As a direct buyer of NGLs from producers at market prices, the system operator provides flow assurance through long-term agreements and sells these commodities to its customers, or can deliver NGLs all the way to end-users on behalf of its producer partners.
Midstream Bottom Line
Producers face enough economic and operational challenges of their own. Not the least of these is a shortage of infrastructure to develop and take away all the new production that is ready to come on line. Everyone in the industry is coping with staff shortages, fluctuations in prices and input costs, and regulatory issues.
So when it comes to making midstream decisions, we encourage a focus on the basics. Flow assurance for the product is number one and access to the best markets and pricing is number two. Like a producer plans internal investments, midstream needs should be mapped over the life of production assets. Most likely, this will involve multiple types of midstream operations, along with options to choose among different paths to market.
Even more than diverse assets and operations, though, midstream success comes from expertise and relationships.
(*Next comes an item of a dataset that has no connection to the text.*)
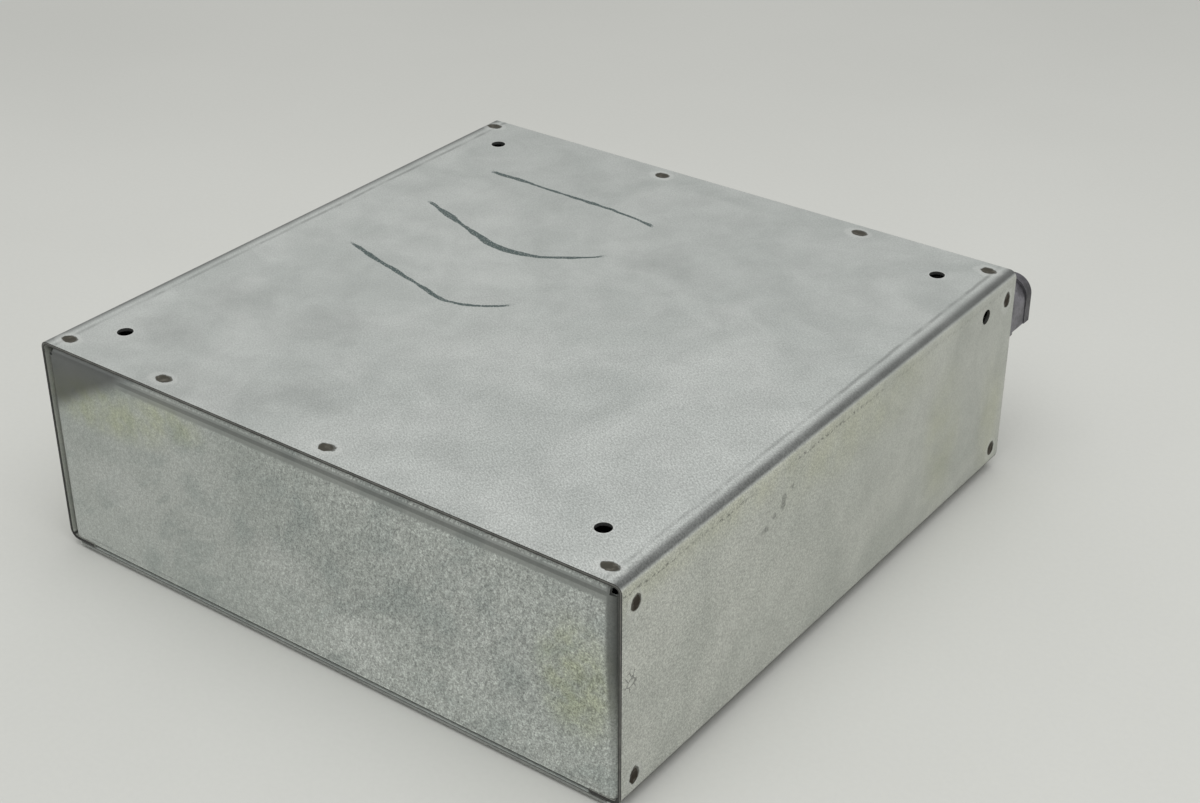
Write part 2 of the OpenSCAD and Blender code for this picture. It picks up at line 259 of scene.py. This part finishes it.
# Mounting holes; the hole in the right side wall, as Y and Z; and the cover's screws, without their signs
HOLE_R = 3.55
HOLE_PITCH = 254
HOLES_MIDDLE = (-2, 0.8, 0)
SIDE_HOLE = (HALF_D - 27.9, -11.6, 0)
COVER_SCREW = (HALF_W - 8.5, HALF_D - 25, -cover_low.z)
RUBBED_R = 5.2

# The line that the press brake's die leaves beside each bend, and the row of scuffs on the wall below it
DIE_IN = 8.3
SCUFF_ROW_Z = -5.6

# Spot welds: two rows across the back and the corners of both side walls
WELD_IN = 7.5
NEAR_ROW = (-HALF_W + 9.3, -HALF_W + 66.7, -HALF_W + 158, HALF_W - 11.2)
FAR_ROW = (-HALF_W + 6.5, -HALF_W + 114.2, -HALF_W + 226.8, HALF_W - 11)
BACK_WELDS = [(x, -HALF_D + WELD_IN, 0) for x in NEAR_ROW]
BACK_WELDS += [(x, HALF_D - WELD_IN, 0) for x in FAR_ROW]
WALL_WELD_Y = HALF_D - 8
WALL_WELD_Z = (-11.5, -90.4)
WALL_WELDS = [(s * HALF_W, e * WALL_WELD_Y, z) for s in (1, -1) for e in (-1, 1) for z in WALL_WELD_Z]

# Each ring of a weld: its radius, how softly it ends, and how far it lies off the weld's middle
WELD_HALO = (4.9, 1.6, 0)
WELD_RIM = (3.0, 0.6, 0.35)
WELD_BURN = (2.6, 0.7, 0)

# Each crayon stroke: where it starts and ends along X, its first Y, its slope, where it starts to curve
# and by how much, and half its width
STROKES = (
    (-114, -8, -3, -0.27, -45, 0.019, 1.35),
    (-115, -4, 54, -0.36, -62, 0.013, 1.8),
    (-113, -4, 99, -0.02, -40, -0.003, 1.3),
)
STROKE_TAPER = 6

# Middles of the darker clouds on the back
BACK_CLOUDS = (
    (-112, -74, 0), (-115, -114, 0), (-63, -71, 0), (-80, -141, 0),
    (-26, -120, 0), (-51, -138, 0), (20, 62, 0),
)

# Yellow places on the walls: middle, full radius, fade, and how each is stretched
WALL_TINTS = (
    ((HALF_W, -70, -3), 14, 60, (1, 3, 0.22)),
    ((HALF_W, 10, -10), 12, 30, (1, 2, 0.7)),
    ((HALF_W, 91, -57), 8, 26, (1, 0.7, 1.4)),
    ((HALF_W, 139, -70), 8, 24, (1, 0.5, 1.5)),
    ((-HALF_W, 60, -40), 16, 34, (1, 1.4, 0.9)),
)

# Handling scuffs on the right wall, written as the tints are, and a cracked flake near its near end
WALL_SCUFFS = (
    ((HALF_W, -45, -21.5), 1.4, 1.2, (1, 1, 1.8)),
    ((HALF_W, -52, -24), 0.8, 1.0, (1, 1, 1)),
    ((HALF_W, -58, -27), 1.0, 1.2, (1, 1.5, 1)),
    ((HALF_W, -39, -17), 0.6, 0.8, (1, 1, 1)),
)
FLAKE = (HALF_W, -147, -44)

# Stained and pale places on the near panel's face, as X and Z
PANEL_STAINS = (
    (-67, -43), (-39, -51), (-2, -31), (10, -53), (47, -47), (68, -51), (101, -63), (-98, -92), (-72, -19),
)
PANEL_PALES = ((-18, -62), (24, -81), (-115, -60))

# Yellow places on the near panel, written as the walls' are
PANEL_TINTS = (
    ((face_low.x + 30, FACE_Y, -22), 9, 22, (1.7, 3, 0.55)),
    ((face_high.x - 19, FACE_Y, -50), 9, 18, (0.9, 3, 1.3)),
    ((-80, FACE_Y, -15), 3, 12, (2, 3, 0.8)),
)


# ---- what several sheets share ----


def tints(n, places):
    return n.most(*(n.spot(*place) for place in places))


def top_bend(n):
    """How far out and how far up a point lies from the middle lines of the back's two long bends."""
    return n.over(n.absolute(n.x), HALF_W - BEND_R), n.over(n.z, -BEND_R)


def clouds(n, size):
    """The zinc's own clouds, about size millimetres across."""
    cloud = n.noise(size, detail=4, roughness=0.55, distortion=1.0)
    return n.mix(n.step(cloud, 0.3, 0.68), ZINC_DARK, ZINC)


# ---- the wrapper's marks and painted shade ----


def weld_burns(n, colour, on_back):
    """Burnt ovals where the electrodes pressed, with a dark rim on one side as painted shade of the dent,
    and a halo of clean zinc.
    """
    rag = n.ragged(5, 0.75)
    masks = []
    for radius, soft, shift in (WELD_HALO, WELD_RIM, WELD_BURN):
        on_top = [(x + shift, y + shift, z) for x, y, z in BACK_WELDS]
        on_sides = [(x, y + shift, z + shift) for x, y, z in WALL_WELDS]
        back = n.spots(on_top, radius, soft, (1.2, 0.88, 1), rag)
        walls = n.spots(on_sides, radius, soft, (1, 0.88, 1.15), rag)
        masks.append(n.most(back, walls))
    halo, rim, burn = masks
    colour = n.mix(n.times(halo, 0.25), colour, BARE)
    # Painted shade on one side of the dent
    colour = n.mix(n.times(rim, 0.85), colour, WELD_RIM_SHADE)
    crust = n.step(n.noise(3.5, detail=4), 0.45, 0.72)
    inside = n.mix(crust, n.mix(on_back, BURNT_WALL, BURNT), BURNT_PALE)
    return n.mix(burn, colour, inside), burn


def crayon_strokes(n):
    """Three loose crayon strokes across the back's far left quarter, which say nothing."""
    wander = n.ragged(16, 0.7)
    strokes = []
    for start, end, first_y, slope, curve_from, curve, width in STROKES:
        along = n.over(n.x, start)
        bend = n.math("POWER", n.over(n.x, curve_from), 2)
        line = n.add(first_y, n.times(along, slope), n.times(bend, curve), wander)
        press = n.step(n.noise(22, detail=2), 0.35, 0.65, 0.45, 1.2)
        away = n.absolute(n.minus(n.y, line))
        ink = n.step(n.minus(away, n.times(press, width)), 0.55, -0.1)
        starts = n.step(n.x, start, start + STROKE_TAPER)
        ends = n.step(n.x, end, end - STROKE_TAPER)
        strokes.append(n.times(ink, starts, ends))
    lines = n.most(*strokes)
    crumbs = n.step(n.add(n.noise(0.8, detail=3, roughness=0.7), n.times(lines, 0.32)), 0.62, 0.80)
    return n.times(lines, crumbs, n.step(n.z, -0.5, -0.2), 0.92)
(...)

To maximize the value of production, producers need a partner with the skills for solving complex logistical problems and the relationships to connect with other resources and customers.
Bill Gautreaux is president of the liquids and crude business unit of Crestwood, a pair of publicly traded midstream partnerships that connect energy supply with demand across North America, where he is responsible for all operations, marketing, trading and logistics for Crestwood’s crude oil and natural gas liquids business. He was a founding partner of Inergy LP and Inergy Holdings LP, and led the development and operations of Inergy’s crude oil and NGL business. He was named president of Crestwood’s liquids and crude unit when Inergy and Crestwood merged in 2013. Gautreaux has 28 years of energy industry experience, having previously worked at Dynegy, LPG Services Group, and Ferrellgas. He has a bachelor’s from William Jewell College.